— START Material supplied —

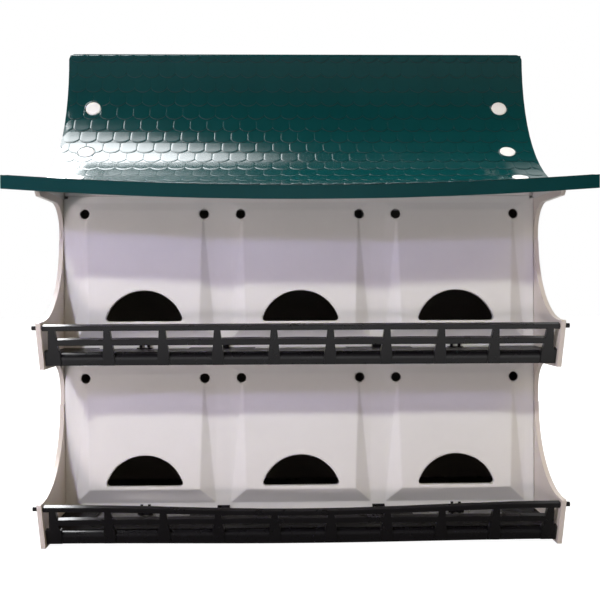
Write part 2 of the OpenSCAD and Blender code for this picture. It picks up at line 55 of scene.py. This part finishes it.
ROOF_LO, ROOF_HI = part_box("front_roof")
ROOF_HALF = ROOF_HI.x
ROOF_TOP = ROOF_HI.z
ROOF_R = 0.171  # radius of the concave slope
RIDGE_HALF = 0.006  # from the ridge line to a slope's top edge
CURVE_T = RIDGE_HALF + ROOF_R  # foot of the curve, outwards from the ridge
EAVE_T = -ROOF_LO.y  # reach of the eave
EAVE_L = EAVE_T - CURVE_T
ARC_L = ROOF_R * math.pi / 2
SLOPE_L = ARC_L + EAVE_L
EAVE_FALL = 0.0016  # from the curve's foot to the eave's edge
EAVE_DROOP = 0.0094  # sag of the eave at mid-length
DROOP_T = 0.135  # where the sag begins
BOSS_ANGLES = (22.5, 45, 66)  # gable bosses along the arc, in degrees
BOSS_R = 0.0085
BOSS_X = -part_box("upper_left_end_wall")[1].x


# ---------------------------------------------------------------- materials

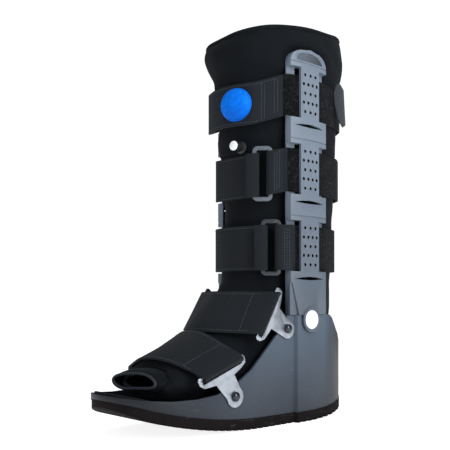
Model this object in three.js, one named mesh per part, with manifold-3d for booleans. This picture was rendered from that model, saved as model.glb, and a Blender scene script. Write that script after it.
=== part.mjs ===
import * as THREE from 'three';
import { mergeVertices } from 'three/addons/utils/BufferGeometryUtils.js';
import Module from 'manifold-3d';

// Tall air walking boot. Millimetres, +Z up, toe towards -Y, origin on the ground under the boot's middle.
// The wearer's leg goes down inside the liner, and the +X side carries the bulb, the valve and the rings.

// Overall sizes
const SOLE_LENGTH = 312;
const SOLE_WIDTH = 114;
const CALF_OVERHANG = 10.5;
const LINER_TOP = 424;
const LINER_WIDTH = 99;
const LINER_WALL = 9;
const GAP = 0.35;
const TOE_Y = -(SOLE_LENGTH + CALF_OVERHANG) / 2;
const HEEL_Y = TOE_Y + SOLE_LENGTH;

// Rocker sole
const TOE_RISE = 26;
const HEEL_RISE = 14;
const REST_LENGTH = 54;
const REST_CENTRE = HEEL_Y - 0.3814 * SOLE_LENGTH;
const BAND = 11;
const TREAD_PITCH = 9;
const TREAD_GROOVE = 3;
const TREAD_DEPTH = 2.2;

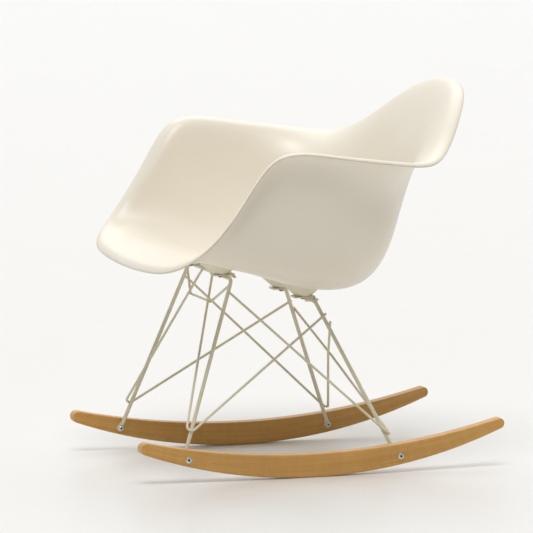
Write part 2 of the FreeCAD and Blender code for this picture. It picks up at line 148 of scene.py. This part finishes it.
def clamped_weights(count, samples):
    """Cubic B-spline weights that start at the first point and end at the last."""
    degree = 3
    last = count - degree
    knots = [0] * (degree + 1) + list(range(1, last)) + [last] * (degree + 1)
    table = np.zeros((len(samples), count))
    for row, sample in enumerate(samples):
        s = min(max(sample, 0), last - LAST_SAMPLE_GAP)
        span = int(np.searchsorted(knots, s, side="right") - 1)
        values = [1.0]
        for d in range(1, degree + 1):
            grown = [0.0] * (d + 1)
            for r, value in enumerate(values):
                left = knots[span - d + 1 + r]
                right = knots[span + 1 + r]
                share = (s - left) / (right - left)
                grown[r] += (1 - share) * value
                grown[r + 1] += share * value
            values = grown
        table[row, span - degree : span + 1] = values
    return table


def even_out_hub(points):
    """Blends the middle of the seat into one smooth dish, so that the hub doesn't show."""
    centre = np.array([0.0, HUB_Y * MM])
    offset = points[..., :2] - centre
    radius = np.linalg.norm(offset, axis=-1)
    x, y = offset[..., 0], offset[..., 1]
    terms = np.stack([np.ones_like(x), x, y, x * x, x * y, y * y], -1)
    ring = (radius > HUB_FLAT[0]) & (radius < HUB_FLAT[1] * HUB_FIT_REACH)
    fit = np.linalg.lstsq(terms[ring], points[ring][:, 2], rcond=None)[0]
    share = np.clip((HUB_FLAT[1] - radius) / (HUB_FLAT[1] - HUB_FLAT[0]), 0, 1)
    share = share * share * (3 - 2 * share)
    points[..., 2] += share * (terms @ fit - points[..., 2])
    return points


def hub_rings(edge):
    """Rings from the hub's edge towards its middle, ending in nearly a point."""
    centre = edge.mean(0)
    shares = [1 - k / HUB_RINGS for k in range(1, HUB_RINGS)] + [HUB_TIP]
    return [centre + (edge - centre) * share for share in shares]


def seat_rings():
    """Closed rings of points over the whole shell, from the hub over the rim to the hub again."""
    sitting = sitting_side_net()
    under = under_side_net(sitting)
    count, rings = sitting.shape[:2]
    around = periodic_weights(count, np.arange(count * STEPS_AROUND) / STEPS_AROUND)
    spans = rings - 3
    rows = np.concatenate([
        np.linspace(RIM_INSET, 1, STEPS_DOWN, endpoint=False),
        np.linspace(1, spans, (spans - 1) * STEPS_DOWN + 1),
    ])
    down = clamped_weights(rings, rows)
    edge_row = clamped_weights(rings, [0.0])
    inner = np.einsum("iu,jv,uvc->jic", around, down, sitting) * MM
    outer = np.einsum("iu,jv,uvc->jic", around, down, under) * MM
    inner_edge = np.einsum("iu,jv,uvc->jic", around, edge_row, sitting)[0] * MM
    outer_edge = np.einsum("iu,jv,uvc->jic", around, edge_row, under)[0] * MM
    inner = np.concatenate([inner, hub_rings(inner[-1])])
    outer = np.concatenate([outer, hub_rings(outer[-1])])
    inner = even_out_hub(inner)
    outer = even_out_hub(outer)
    middle = (inner[0] + outer[0]) / 2
    half = (inner[0] - outer[0]) / 2
    reach = (inner_edge + outer_edge) / 2 - middle
    rim = []
    for k in range(1, RIM_STEPS):
        angle = math.pi * k / RIM_STEPS
        rim.append(middle + half * math.cos(angle) + reach * math.sin(angle))
    return list(inner[::-1]) + rim + list(outer)


def mesh_object(name, points, faces, smooth=True):
    """New object in the scene, with its faces' normals pointing outwards."""
    mesh = bpy.data.meshes.new(name)
    mesh.from_pydata([tuple(p) for p in points], [], faces)
    mesh.validate()
    piece = bpy.data.objects.new(name, mesh)
    bpy.context.scene.collection.objects.link(piece)
    work = bmesh.new()
    work.from_mesh(mesh)
    bmesh.ops.recalc_face_normals(work, faces=work.faces)
    work.to_mesh(mesh)
    work.free()
    mesh.polygons.foreach_set("use_smooth", [smooth] * len(mesh.polygons))
    return piece


def make_shell():
    """The seat shell as one closed mesh, with each point's nearness to the rim's edge."""
    rings = seat_rings()
    columns = len(rings[0])
    points = np.concatenate(rings)
    faces = []
    for j in range(len(rings) - 1):
        for i in range(columns):
            k = (i + 1) % columns
            a, b = j * columns, (j + 1) * columns
            faces.append((a + i, a + k, b + k, b + i))
    last = (len(rings) - 1) * columns
    faces.append(tuple(range(columns)))
    faces.append(tuple(last + i for i in reversed(range(columns))))
    piece = mesh_object("moulded_shell", points, faces)
    lip = len(rings) // 2
    run = np.zeros((len(rings), columns))
    stack = np.array(rings)
    steps = np.linalg.norm(np.diff(stack, axis=0), axis=2)
    run[lip + 1 :] = np.cumsum(steps[lip:], 0)
    run[:lip] = np.cumsum(steps[:lip][::-1], 0)[::-1]
    # nearness to the lip's edge, used for the rim's dark line: painted shade under the lip mixed
    # with edge grime
    tint = np.exp(-run / RIM_FADE).astype(np.float32).ravel()
    piece.data.attributes.new("rim", "FLOAT", "POINT").data.foreach_set("value", tint)
    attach(piece, "root")
    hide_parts("seat_shell")
    return piece


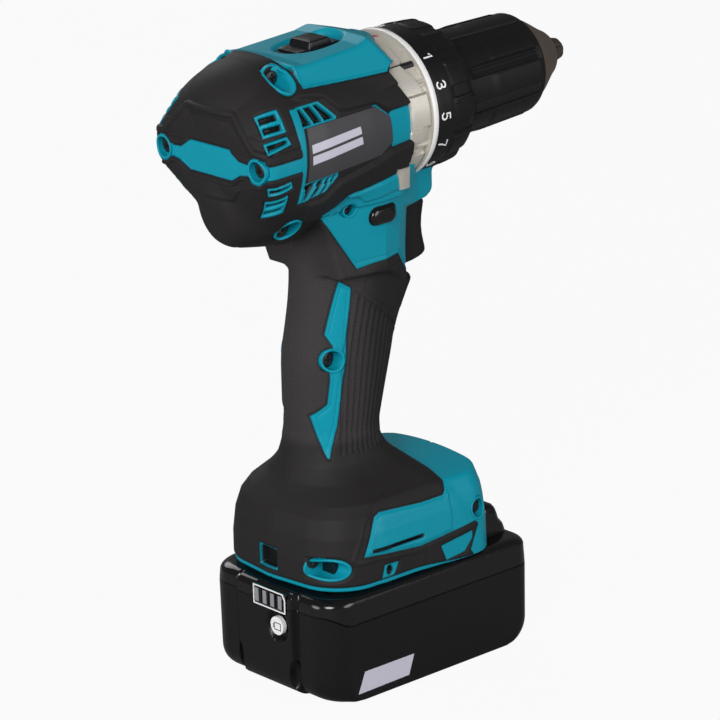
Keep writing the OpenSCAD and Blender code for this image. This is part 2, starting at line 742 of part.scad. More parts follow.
// Four screws through the rim into the housing.
case_screw_back = 20;
module case_screw_places() for (a = [45:90:315]) along(rim_x) rotate([0, 0, a]) translate([rim_r - 2.9,
    0, 0]) children();
module gear_case_screws() color(steel) case_screw_places() {
    translate([0, 0, -case_screw_back]) cylinder(r = 1.5, h = case_screw_back - 0.2, $fn = 24);
    translate([0, 0, -1.8]) cylinder(r = 2.2, h = 1.6, $fn = 24);
}

// ---- Motor ----

module motor_bracket() color(black_plastic) {
    difference() {
        along(bracket_x) cylinder(r = case_r, h = bracket_t);
        along(bracket_x + bracket_t - front_bearing[1]) cylinder(r = front_bearing[0], h = 20);
        along(bracket_x - through) cylinder(r = 5, h = 20);
    }
}

module bearing(size, bore) difference() {
    tube(size[0], bore + run_fit, size[1]);
    for (z = [-0.4, size[1] - 0.4]) translate([0, 0, z])
        tube(size[0] * 0.8, bore + (size[0] - bore) * 0.3, 0.8);
}

module bearings() color(steel) {
    along(bearing_x) bearing(rear_bearing, shaft_r);
    along(bracket_x + bracket_t - front_bearing[1]) bearing(front_bearing, shaft_r);
    along(rim_x + 1) bearing(spindle_bearing, spindle_r);
    along(collar_end - spindle_bearing[1] + 0.6) bearing(spindle_bearing, spindle_r);
}

stator_teeth = 6;
module stator() {
    color(steel) along(stator_x) difference() {
        cylinder(r = stator_r, h = stator_l);
        translate([0, 0, -through]) cylinder(r = rotor_r + 0.5, h = stator_l + 2 * through);
        for (i = [0:stator_teeth - 1]) rotate([0, 0, i * 360 / stator_teeth]) hull()
            for (x = [rotor_r + 3.6, stator_r - 5.6]) translate([x, 0, -through])
                cylinder(r = x / 8, h = stator_l + 2 * through, $fn = 24);
    }
    color(copper) for (x = [stator_x - winding_l, stator_x + stator_l - 0.2]) along(x) difference() {
        tube(stator_r - 3, rotor_r + 1.5, winding_l + 0.2);
        for (i = [0:stator_teeth - 1]) rotate([0, 0, i * 360 / stator_teeth]) translate([rotor_r, -0.8,
            -through])
            cube([20, 1.6, winding_l + 2 * through]);
    }
}

module rotor_shaft() color(steel) {
    l = planets_1_x + gear_w1 - bearing_x - 0.2;
    along(bearing_x + 0.2) cylinder(r = shaft_r, h = l);
    along(planets_1_x) gear(teeth_1[0], module_a, gear_w1);
}

module rotor_core() color(steel) along(stator_x) difference() {
    tube(rotor_r, shaft_r, stator_l);
    for (i = [0:3]) rotate([0, 0, 45 + i * 90]) translate([rotor_r - 3, -5, -through])
        cube([1.2, 10, stator_l + 2 * through]);
}

module fan() color(black_plastic) along(fan_x) {
    difference() {
        union() {
            cylinder(r = 6, h = fan_l);
            translate([0, 0, fan_l - 1.4]) cylinder(r = fan_r, h = 1.4);
            for (i = [0:fan_blades - 1]) rotate([0, 0, i * 360 / fan_blades]) translate([8, -3, 0])
                rotate([0, 0, 24]) translate([-3, 0, 0.5]) cube([fan_r - 7, 1.1, fan_l - 1]);
        }
        translate([0, 0, -through]) cylinder(r = shaft_r, h = fan_l + 2 * through);
        translate([0, 0, -through]) difference() {
            cylinder(r = fan_r + 8, h = fan_l + 2 * through);
            translate([0, 0, -through]) cylinder(r = fan_r, h = fan_l + 4 * through);
        }
    }
}

module sensor_board() color(board_green) along(board_x) difference() {
    tube(stator_r - 2, rotor_r - 2, 1.4);
    for (a = [0:120:240]) rotate([0, 0, a + 20]) translate([stator_r - 4.5, 0,
        -through]) cylinder(r = 1.2, h = 4);
}

// ---- Planetary gears ----

module ring_gear_1() color(steel) along(planets_1_x - 0.3) difference() {
    cylinder(r = ring_r, h = gear_w1 + 0.5);
    ring_teeth(teeth_1[2], module_a, gear_w1 + 0.5);
}

module planet_1(i) color(steel) along(planets_1_x) rotate([0, 0, i * 120])
    translate([centre_distance(teeth_1, module_a), 0, 0]) planet(teeth_1, module_a, gear_w1);
module planet_1a() planet_1(0);
module planet_1b() planet_1(1);
module planet_1c() planet_1(2);

module pins(radius, l) planets_at(radius) cylinder(r = pin_r, h = l, $fn = 32);

module carrier_1() color(steel) {
    along(carrier_1_x) rotate([0, 0, 180 / teeth_2[2]]) gear(teeth_2[2], module_b * 0.985, carrier_t);
    along(planets_1_x) pins(centre_distance(teeth_1, module_a), gear_w1 + axial_play + 1);
    along(carrier_1_x) gear(teeth_2[0], module_b, carrier_t + axial_play + gear_w2);
}

module planets_2() color(steel) along(planets_2_x)
    planets_at(centre_distance(teeth_2, module_b)) planet(teeth_2, module_b, gear_w2);

module carrier_2() color(steel) {
    along(carrier_2_x) cylinder(r = 14.9, h = carrier_t);
    along(planets_2_x) pins(centre_distance(teeth_2, module_b), gear_w2 + axial_play + 1);
    along(carrier_2_x) gear(teeth_3[0], module_a, spindle_plate_x - axial_play - carrier_2_x);
}

module shift_ring() color(steel) along(carrier_1_x) difference() {
    cylinder(r = ring_r - 0.5, h = shift_ring_l);
    ring_teeth(teeth_2[2], module_b, shift_ring_l);
    translate([0, 0, 2]) difference() {
        cylinder(r = ring_r + 2, h = 2.2);
        cylinder(r = ring_r - 2, h = 2.2);
    }
}

module ring_gear_3() color(steel) along(ring_3_x) difference() {
    union() {
        cylinder(r = pin_ring_r + 2.2, h = gear_w2);
        for (a = [0:60:300]) rotate([0, 0, a]) translate([pin_ring_r, 0, 0]) cylinder(r = 1.6,
            h = gear_w2 + 0.5, $fn = 24);
    }
    ring_teeth(teeth_3[2], module_a, gear_w2 + 0.5);
}

module planet_3(i) color(steel) along(planets_3_x) rotate([0, 0, i * 120])
    translate([centre_distance(teeth_3, module_a), 0, 0]) planet(teeth_3, module_a, gear_w2);
module planet_3a() planet_3(0);
module planet_3b() planet_3(1);
module planet_3c() planet_3(2);

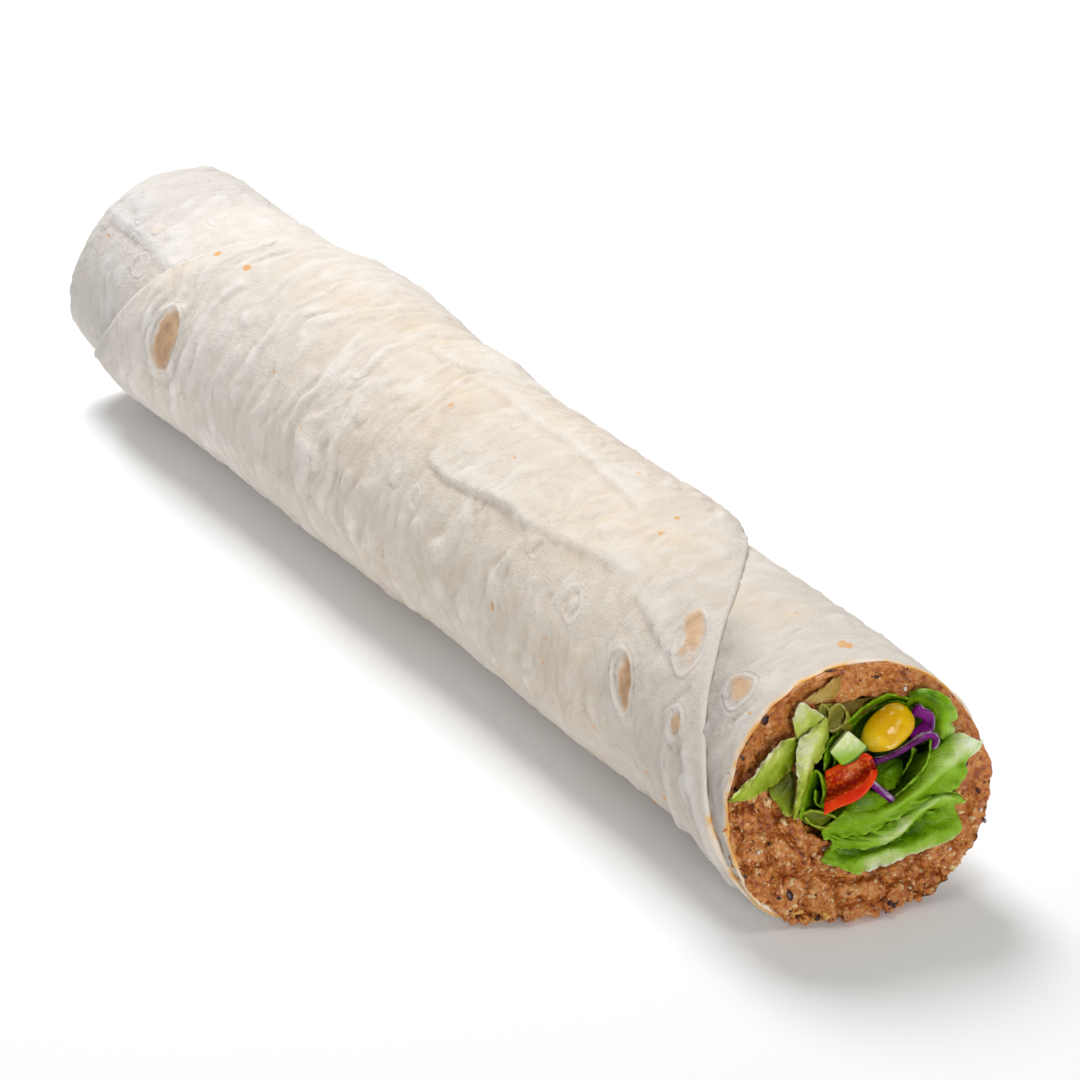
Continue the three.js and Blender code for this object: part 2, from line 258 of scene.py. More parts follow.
# Small scorched flecks: place along the roll, angle, turn, and size
FLECKS = [
    (-76, 23, 0, 1.2), (-118, 50, 1, 0.9), (-120, 82, 1, 0.6), (-92, 10, 1, 0.6), (-84, -15, 1, 0.8),
    (-86, 26, 0, 1.1), (-100, 65, 0, 0.5), (-111, 116, 0, 0.6), (-73, 93, 0, 0.8), (-50, 54, 0, 0.7),
    (-35, 67, 0, 0.9), (3, -13, 0, 0.7), (-5, 18, 0, 0.8), (16, 25, 0, 0.6), (18, 20, 0, 0.6),
    (47, 55, 0, 0.6), (53, 57, 0, 0.6), (52, 75, 0, 0.8), (52, 87, 0, 0.7), (50, 97, 0, 0.6),
    (68, 100, 0, 0.8), (84, 103, 0, 0.9), (89, 111, 0, 1.5), (82, 124, 0, 0.8), (37, -14, 0, 0.7),
    (55, -5, 0, 0.9), (58, 7, 0, 0.9), (62, -2, 0, 0.6), (65, 1, 0, 0.5), (44, -41, 0, 0.9),
    (51, -38, 0, 0.8), (57, -33, 0, 0.9), (103, 34, 1, 0.6), (107, 48, 1, 0.6), (106, -7, 1, 1.9),
    (93, -4, 1, 0.8), (-19, -70, 0, 0.9), (21, -90, 1, 1.1), (-59, -100, 0, 0.8), (-99, -60, 1, 1.0),
    (71, -80, 1, 0.9), (101, -120, 1, 1.2), (-29, 170, 0, 0.9),
]

# Areas that have yellowed in baking: place along the roll, angle, turn, half length and half width
YELLOWED = [
    (-106, 33, 1, 3.5, 1.5), (-117, 17, 1, 3, 1.2), (-91, 43, 0, 4, 4), (86, 8, 1, 5, 4),
    (92, 0, 1, 4, 5), (-5, 9, 0, 15, 6), (11, -18, 0, 14, 5), (-33, -12, 0, 14, 7),
    (-52, 5, 0, 12, 6), (45, 19, 0, 12, 8), (59, 10, 0, 12, 6), (61, 80, 0, 12, 9), (-7, 30, 0, 9, 5),
    (31, -120, 1, 16, 9), (-59, -150, 0, 18, 8), (81, -150, 1, 9, 7), (-19, -75, 0, 14, 8),
]

# Folds that run along the roll: turn, the places and the angles they pass through, their height,
# the length over which they fade out at each end, and the width of their steep lower side
CREASES = [
    (0, (-13, -6, 0, 11, 21, 30, 42, 51), (-4, -2, -3, 0, -4, -1, 2, 5), 0.9, 7, 0.9),
    (0, (-27, -23, -19, -15, -11), (-3, 0, -1, -4, -9), 0.9, 3, 0.9),
    (0, (0, 4, 9, 16, 22, 32), (44, 45, 46, 44, 41, 38), 0.8, 5, 0.9),
    (0, (17, 23, 32, 42, 51, 67), (43, 41, 41, 38, 35, 30), 0.8, 9, 2.2),
    (0, (65, 73, 82, 93), (36, 41, 48, 53), 0.5, 5, 1.2),
    (1, (-125, -119, -103, -89), (41, 42, 44, 46), 0.9, 3, 0.9),
    (1, (-125, -120, -113), (29, 30, 32), 0.5, 4, 1),
]

# Folds that run round the roll: turn, the angles and the places they pass through, height, width
PLEATS = [
    (1, (36, 44, 52, 58, 68), (107.8, 107.5, 106.3, 104, 100), 0.4, 0.8),
    (0, (4, 20, 33), (71, 72, 70), 0.5, 1.2),
    (0, (68, 91, 106, 128, 150), (95, 101, 104, 105, 105), 0.7, 1.2),
    (0, (78, 93, 111, 133, 150), (92, 92, 92, 89, 87), 0.6, 1.2),
    (0, (50, 70, 88, 104), (-76, -76.5, -79, -83), 0.5, 1.2),
]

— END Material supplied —

> [What you have to do]
Stop after the line containing "and the rings.": print exactly the lines from the start of the entries above up to it, that line included.

> [Answer to this task]
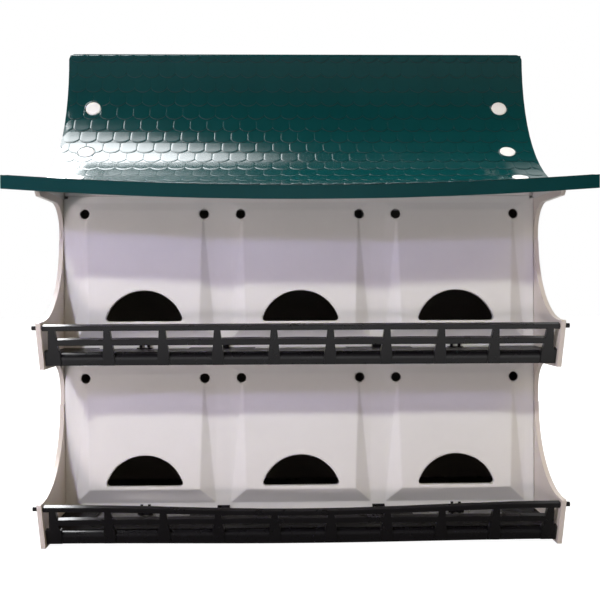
Write part 2 of the OpenSCAD and Blender code for this picture. It picks up at line 55 of scene.py. This part finishes it.
ROOF_LO, ROOF_HI = part_box("front_roof")
ROOF_HALF = ROOF_HI.x
ROOF_TOP = ROOF_HI.z
ROOF_R = 0.171  # radius of the concave slope
RIDGE_HALF = 0.006  # from the ridge line to a slope's top edge
CURVE_T = RIDGE_HALF + ROOF_R  # foot of the curve, outwards from the ridge
EAVE_T = -ROOF_LO.y  # reach of the eave
EAVE_L = EAVE_T - CURVE_T
ARC_L = ROOF_R * math.pi / 2
SLOPE_L = ARC_L + EAVE_L
EAVE_FALL = 0.0016  # from the curve's foot to the eave's edge
EAVE_DROOP = 0.0094  # sag of the eave at mid-length
DROOP_T = 0.135  # where the sag begins
BOSS_ANGLES = (22.5, 45, 66)  # gable bosses along the arc, in degrees
BOSS_R = 0.0085
BOSS_X = -part_box("upper_left_end_wall")[1].x


# ---------------------------------------------------------------- materials

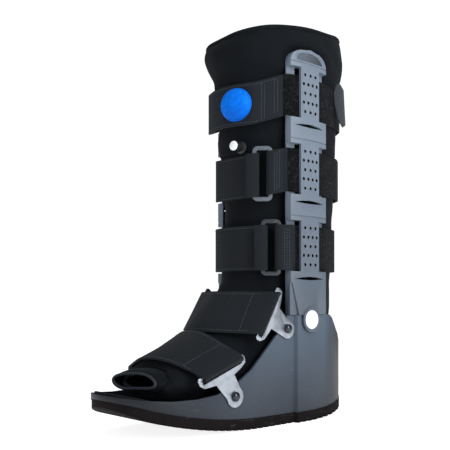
Model this object in three.js, one named mesh per part, with manifold-3d for booleans. This picture was rendered from that model, saved as model.glb, and a Blender scene script. Write that script after it.
=== part.mjs ===
import * as THREE from 'three';
import { mergeVertices } from 'three/addons/utils/BufferGeometryUtils.js';
import Module from 'manifold-3d';

// Tall air walking boot. Millimetres, +Z up, toe towards -Y, origin on the ground under the boot's middle.
// The wearer's leg goes down inside the liner, and the +X side carries the bulb, the valve and the rings.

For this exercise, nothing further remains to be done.